Concomitantemente ao segundo episódio de hepatotoxicidade, a paciente
desenvolveu febre e neutropenia. A agranulocitose associada à clozapina é maior
entre as mulheres, aumenta com a idade e tem incidência acumulada de 0,8% em 12
meses e de 0,91% em 18 meses (Alvir, 1993; Jauss, 2000). A febre associada à
clozapina é comum, variando sua freqüência de 5% a 55% dos casos, conforme a
metodologia utilizada no estudo, e geralmente não estando relacionada a
síndrome neuroléptica maligna nem a septicemia. Contudo, se a febre ocorre
associada a neutropenia, a possibilidade de septicemia deve ser investigada,
como aconteceu no caso. É importante salientar que a presença de febre não
prediz as alterações hematológicas (Tham, 2002).
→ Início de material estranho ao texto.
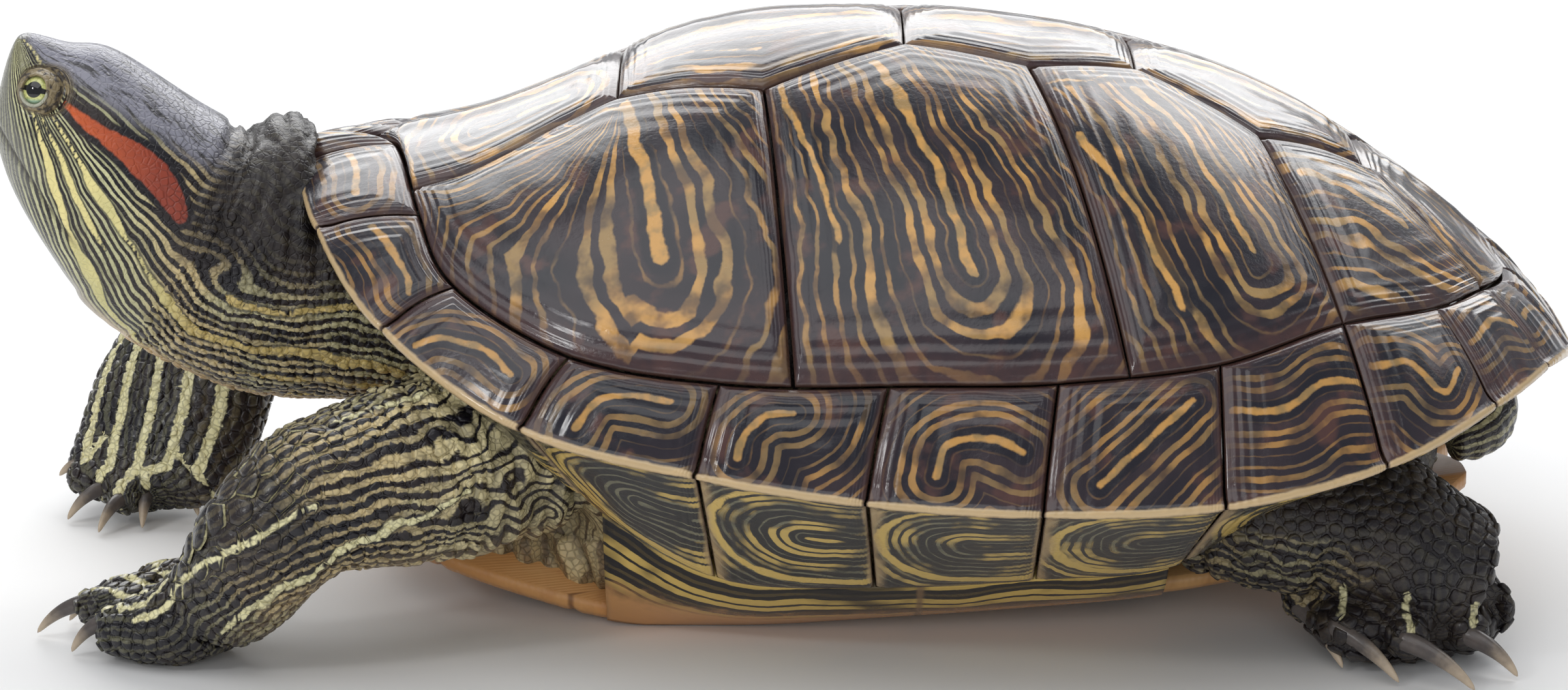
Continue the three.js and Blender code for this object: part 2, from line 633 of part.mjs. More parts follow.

Diante das limitações farmacológicas, considerou-se o uso da ECT. As evidências
científicas atuais indicam que a ECT de curto prazo, quando combinada com
antipsicóticos, pode determinar melhora global em pacientes com esquizofrenia
(Tharyan e Adams, 2005). Pode ainda ser usada como terapêutica de primeira
escolha quando seu risco é suplantado pelos riscos dos tratamentos
convencionais e no caso de intolerância a efeitos colaterais que não podem ser
evitados e que se acredita serem menos prováveis ou graves com a ECT (American
Psychiatric Association, 2001; Weiner, 1994). A ECT é efetiva para o tratamento
de exacerbações psicóticas na esquizofrenia, mesmo em pacientes crônicos, já
que existem relatos de resposta em até 20% dos casos (American Psychiatric
Association, 2001; Weiner, 1994). Alguns autores recomendam que a ECT de
manutenção deva ser administrada por no mínimo seis meses após a indução da
remissão para prevenção de recaídas (Fleck, 1998). Postula-se ainda que o uso
combinado de ECT de manutenção com antipsicóticos, para aqueles que responderam
a um curso inicial de ECT, é superior ao tratamento de manutenção empregando
isoladamente antipsicóticos ou ECT na prevenção de recaídas (Tharyan e Adams,
2005).
Cabe destacar que a ECT ainda é pouco empregada em nosso meio, o que reflete o
desconhecimento dos profissionais em relação à eficácia e à segurança dessa
terapêutica, assim como as percepções negativas e estigmatizantes sobre a
técnica pelo leigo. Comumente o procedimento é postergado em favor de medidas
aparentemente menos agressivas, como intervenções farmacológicas,
negligenciando o fato de que há riscos consideráveis com o uso de determinadas
medicações.
Conclusão
O presente relato revela a importância da farmacovigilância como único meio
possível de tentar amenizar a gravidade dos efeitos colaterais dos
psicofármacos. Estudos são necessários para o desenvolvimento de métodos de
prevenção de efeitos colaterais das drogas, como a identificação de pacientes
de alto risco a partir de marcadores bioquímicos e/ou genéticos.